Watching wasps from a distance is instructive. It’s also challenging, for I was attempting to photograph their mid-flight comings and goings. Magnification only seemed to increase their speed as I tried to follow them with my lens. When a photo captured their aerial acrobatics, I called out the “success” to timid souls watching from behind the screen door.
We know too well how hoards of yellow jackets can come boiling out of the ground when a lawnmower passes overhead. Female vespids have a potent stinger that they jab repeatedly when they believe that nest and young are threatened. Their dutiful response to disruption is understandable, even when they send us fleeing and howling in anguish.
Unlike the huge hanging nests of closely related paper wasps, the compact paper nests of yellow jackets are usually built in existing holes in the ground, in fallen logs or in low openings in buildings. Protected wall space under loose clapboards makes an appealing spot.
Work on a new nest begins in spring, with the arrival of an impregnated working female, who may have spent the winter in a log or under forest litter nearby. As the nest behind the clapboards takes shape, she begins laying eggs that in a week or so will hatch into larvae, most of which will become female workers. A very few of these females will mate with males much later in the summer.
The nest becomes larger as these workers take over the building project from the queen. They forage far afield for construction materials and assume nursemaid duties at home. The queen continues to lay eggs in the ever-increasing number of paper cells. The hungry larvae are fed fresh insect meat brought home by the workers. The workers themselves find their own nourishment by sipping nectar from flowers.
My photos attempt to capture a steady stream of returning wasps. Occasionally the cargo held in their powerful jaws is shredded plant fiber that they use to make their nest paper. More often it’s a moist lumpy mass, much larger than the wasp’s head, which consists of macerated insect and spider parts, including a leg here, eyes there, and body fragments well-chewed for the hungry larvae.
Things go smoothly around the nest’s entry, which looks like a busy airport with arrivals and departures seemingly directed by an unseen flight controller. The airfield is a narrow opening between two clapboards, the rounded edges of the top of the lower board serving as the short runway. I have never witnessed a collision or even a jostling bump between wasps zooming in and hurriedly departing from this restricted space.
Vespid females are almost but not quite identical in their vivid black and yellow markings. In close-up photographs an individual wasp often can be distinguished from others by slight variations in their black banding.
I see differences in their behavior too, especially when they are maneuvering to land or gather on the sill. Some photos show a few recognizable individuals repeatedly landing at one end of the sill, while others use the opposite end.
Their mastery of flight is impressive. When a wasp approaches the entry its legs are still tucked up in flight mode. It hovers an inch or two from the landing site, veering one way or another while seeking an unoccupied spot or waiting for another vespid to depart. As it nears the clapboard sill, its clawed yellow legs extend and splay outward in preparation for landing. There is nothing awkward about approach or landing. Once alighted, a wasp scurries into the crack.

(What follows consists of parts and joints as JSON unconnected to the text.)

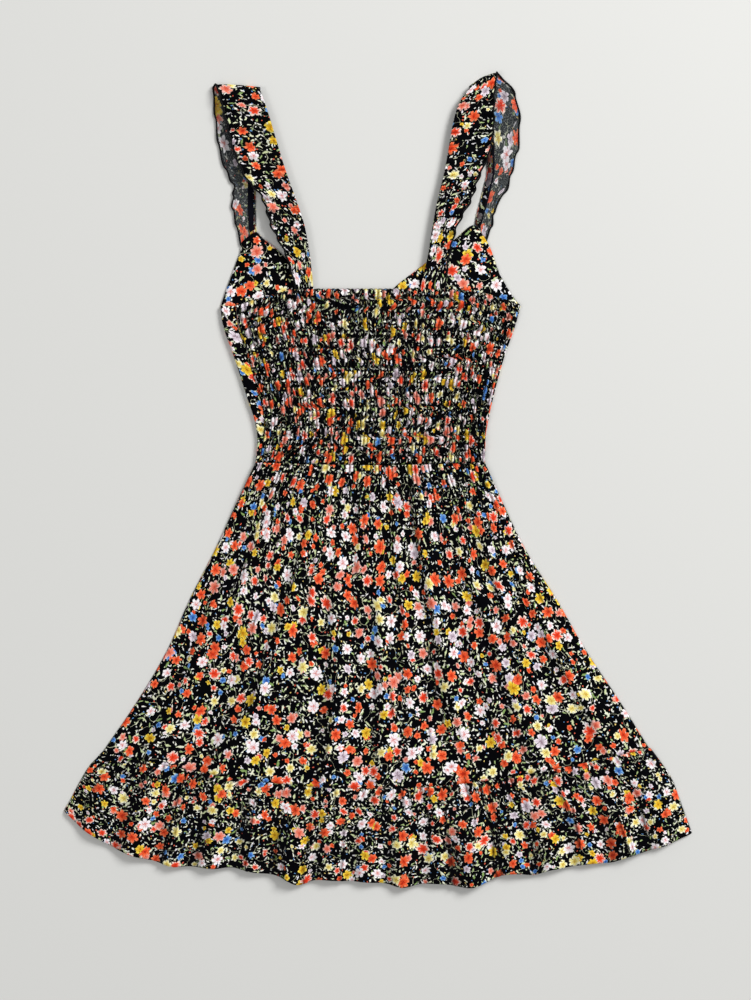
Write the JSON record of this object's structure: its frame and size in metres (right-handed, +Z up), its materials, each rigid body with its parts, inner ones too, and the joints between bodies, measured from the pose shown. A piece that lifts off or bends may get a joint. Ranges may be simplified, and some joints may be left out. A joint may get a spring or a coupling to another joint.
{
  "type": "sundress",
  "caption": "Short sleeveless sundress lying flat, back upwards: shirred back, ruffled elastic straps, self-lined cups, gathered skirt with a hem flounce, small floral print.",
  "frame": {"origin": "on the resting surface, under the middle of the dress's whole outline as it lies", "axes": "+X to the right as seen from above, +Y from the hem towards the straps, +Z up from the surface it lies on"},
  "size_m": [0.646, 0.8372, 0.0099],
  "materials": {
    "printed_crepe": "matte light crepe, near-black ground with a small coral, white, yellow and blue flower print",
    "navy_elastic": "matte narrow woven elastic, dark navy",
    "black_thread": "fine overlock and sewing thread, black"
  },
  "bodies": {
    "root": {"front_skirt": "printed_crepe", "front_flounce": "printed_crepe", "front_bodice": "printed_crepe", "front_lining": "printed_crepe", "back_bodice": "printed_crepe", "back_skirt": "printed_crepe", "back_flounce": "printed_crepe", "strap_ruffle_left": "printed_crepe", "strap_elastic_left": "navy_elastic", "strap_ruffle_right": "printed_crepe", "strap_elastic_right": "navy_elastic"}
  },
  "joints": []
}
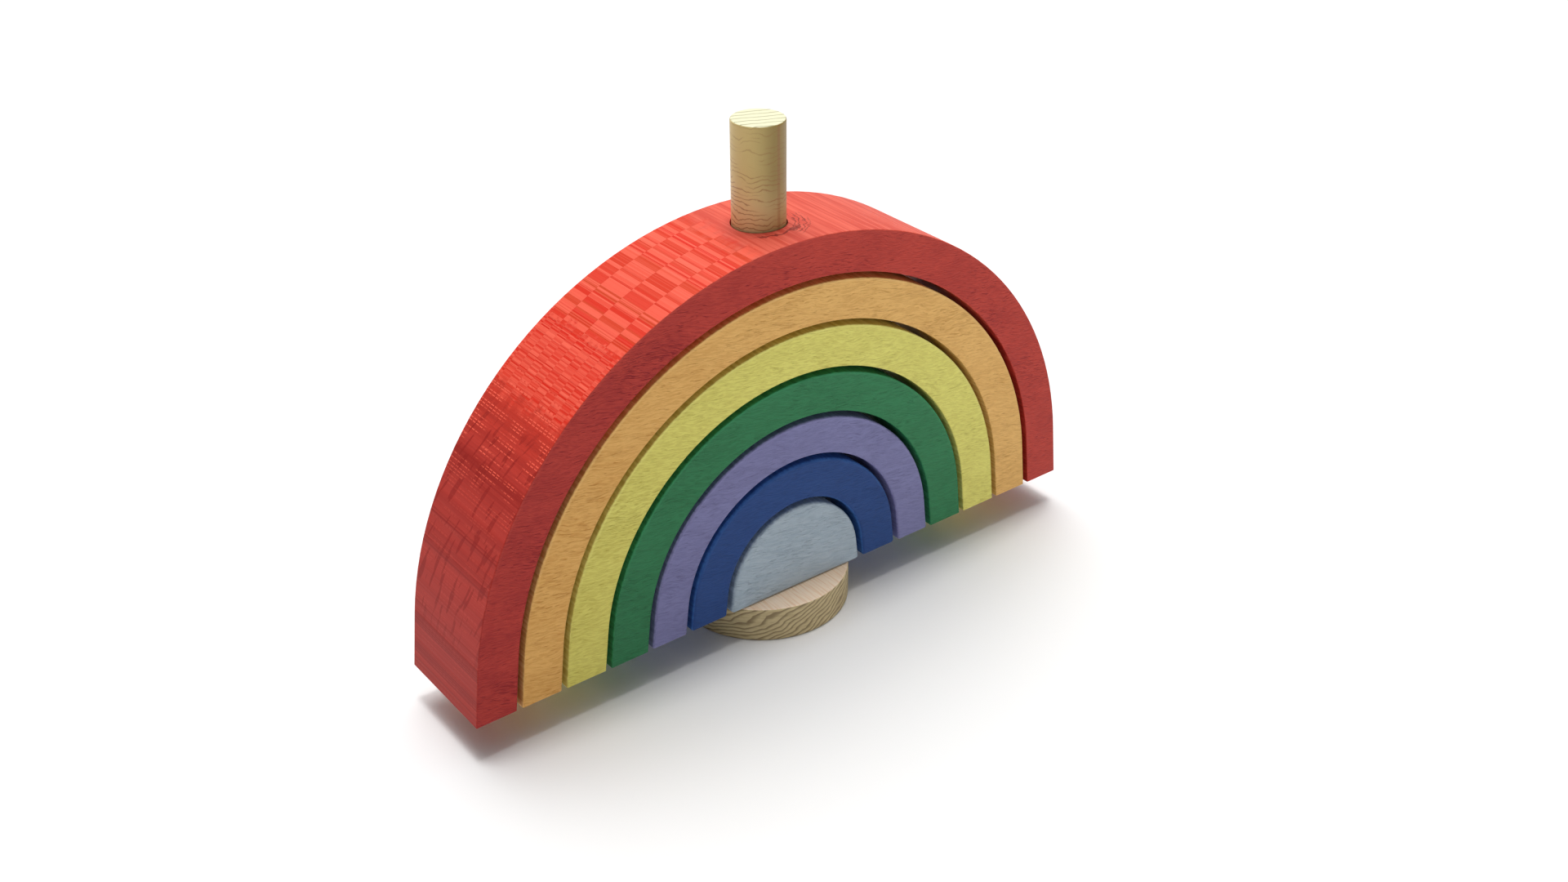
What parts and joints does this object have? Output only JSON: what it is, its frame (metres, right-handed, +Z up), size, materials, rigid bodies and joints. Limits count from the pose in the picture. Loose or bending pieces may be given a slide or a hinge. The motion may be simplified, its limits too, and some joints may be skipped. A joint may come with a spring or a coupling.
{
  "type": "rainbow stacking puzzle on a peg",
  "caption": "Wooden stacking puzzle: coloured arches nest over a half-round block, and an upright peg in a round base disc passes through the crown of every piece.",
  "frame": {"origin": "centre of the base disc's underside, on the peg's axis", "axes": "+X across the rainbow, +Y from its front face to its back face, +Z up along the peg"},
  "size_m": [0.257, 0.063, 0.18],
  "materials": {
    "natural_beech": "sanded bare wood, satin",
    "light_blue_stain": "matt water-based wood stain",
    "dark_blue_stain": "matt water-based wood stain",
    "purple_stain": "matt water-based wood stain",
    "green_stain": "matt water-based wood stain",
    "yellow_green_stain": "matt water-based wood stain",
    "orange_stain": "matt water-based wood stain",
    "red_stain": "matt water-based wood stain"
  },
  "bodies": {
    "base_disc": {"base_disc": "natural_beech"},
    "peg": {"peg": "natural_beech"},
    "light_blue_block": {"light_blue_block": "light_blue_stain"},
    "dark_blue_arch": {"dark_blue_arch": "dark_blue_stain"},
    "purple_arch": {"purple_arch": "purple_stain"},
    "green_arch": {"green_arch": "green_stain"},
    "yellow_arch": {"yellow_arch": "yellow_green_stain"},
    "orange_arch": {"orange_arch": "orange_stain"},
    "red_arch": {"red_arch": "red_stain"}
  },
  "joints": [
    {"name": "rainbow_turn", "type": "hinge", "parent": "base_disc", "child": "peg", "pos_m": [0, 0, 0.013], "axis": [0, 0, 1], "continuous": true},
    {"name": "light_blue_lift", "type": "slide", "parent": "peg", "child": "light_blue_block", "axis": [0, 0, 1], "range_m": [0, 0.172]},
    {"name": "dark_blue_lift", "type": "slide", "parent": "light_blue_block", "child": "dark_blue_arch", "axis": [0, 0, 1], "range_m": [0, 0.172]},
    {"name": "purple_lift", "type": "slide", "parent": "dark_blue_arch", "child": "purple_arch", "axis": [0, 0, 1], "range_m": [0, 0.172]},
    {"name": "green_lift", "type": "slide", "parent": "purple_arch", "child": "green_arch", "axis": [0, 0, 1], "range_m": [0, 0.172]},
    {"name": "yellow_lift", "type": "slide", "parent": "green_arch", "child": "yellow_arch", "axis": [0, 0, 1], "range_m": [0, 0.172]},
    {"name": "orange_lift", "type": "slide", "parent": "yellow_arch", "child": "orange_arch", "axis": [0, 0, 1], "range_m": [0, 0.172]},
    {"name": "red_lift", "type": "slide", "parent": "orange_arch", "child": "red_arch", "axis": [0, 0, 1], "range_m": [0, 0.172]}
  ]
}
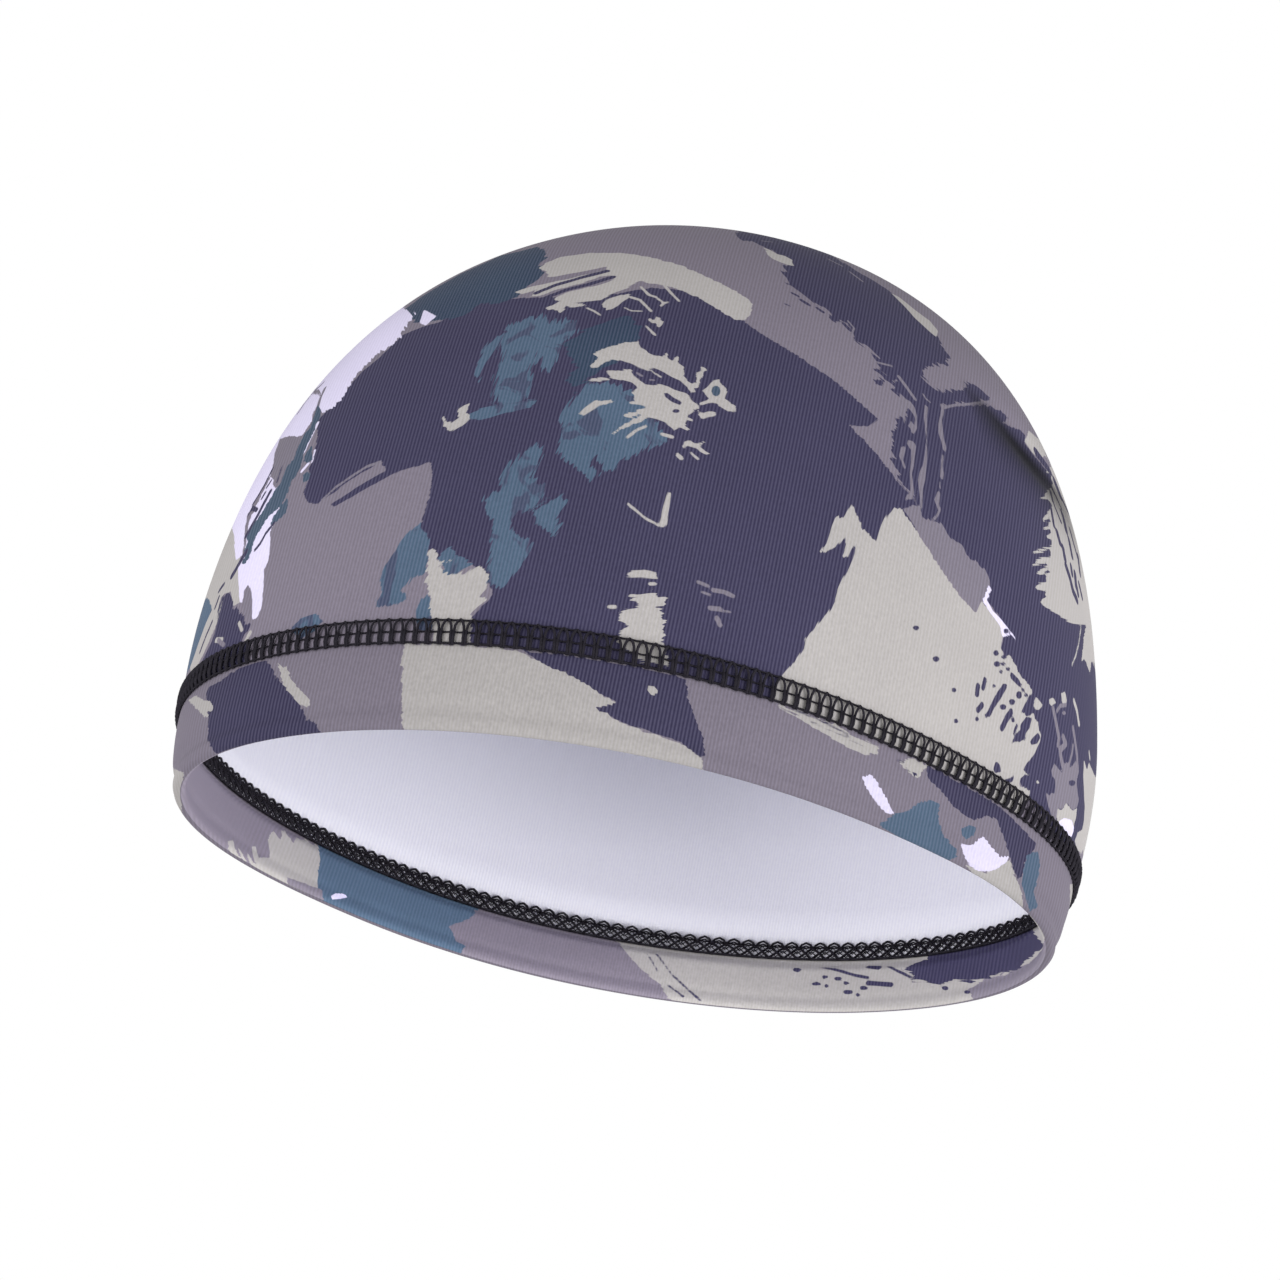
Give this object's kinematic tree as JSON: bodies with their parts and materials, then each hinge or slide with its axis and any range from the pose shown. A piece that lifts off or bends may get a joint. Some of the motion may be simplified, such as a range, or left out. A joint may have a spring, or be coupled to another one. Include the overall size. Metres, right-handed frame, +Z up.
{
  "type": "helmet liner",
  "caption": "Close-fitting skull cap of printed stretch knit with a folded elastic hem, worn under a helmet to cushion the head and take up sweat",
  "frame": {"origin": "on the inside of the crown, where the top of the head bears", "axes": "+Z is up as worn, the front of the head faces -Y, the back +Y, and the wearer's left is +X"},
  "size_m": [0.158, 0.1982, 0.147],
  "materials": {
    "crown_knit": "smooth stretch knit, brush-stroke camouflage printed outside, white inside",
    "band_knit": "smooth stretch knit folded double, brush-stroke camouflage on both faces",
    "seam_thread": "textured stretch thread, matte near-black"
  },
  "bodies": {
    "root": {"crown": "crown_knit", "hem_band": "band_knit", "outer_seam": "seam_thread", "inner_seam": "seam_thread"}
  },
  "joints": []
}
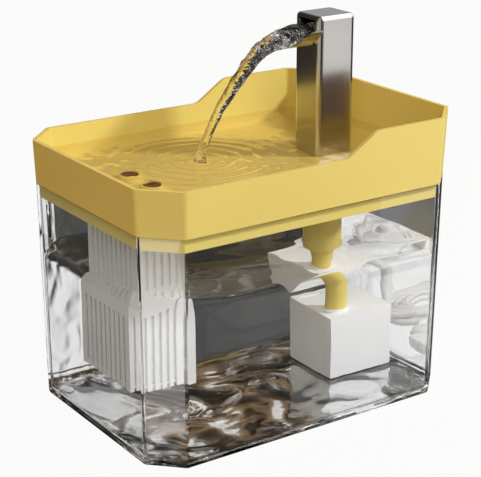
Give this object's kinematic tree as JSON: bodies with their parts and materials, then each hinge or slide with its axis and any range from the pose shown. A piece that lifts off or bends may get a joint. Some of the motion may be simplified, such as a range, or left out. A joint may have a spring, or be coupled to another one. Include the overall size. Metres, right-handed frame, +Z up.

When vespids have finished their work inside the nest, they return to the open sill, stopping to face out for a moment. Occasionally one pauses on the runway longer than most, as if resting before going back on duty.
Most leave with empty jaws, but occasionally a wasp readies for takeoff, carrying something white, perhaps a bit of the house’s foam insulation that was removed to provide more room for nest expansion—not good news.
With autumn’s chill now penetrating the formerly bustling nest under the clapboards, most of my vespid neighbors’ busy lives are done; the exception are the few females that happened to mate. They will soon leave the nest and find another location to spend the winter, perhaps a spot on the ground, under insulating leaf litter.
Come spring, one is likely to take off and look for a new home somewhere behind a few of our shingles.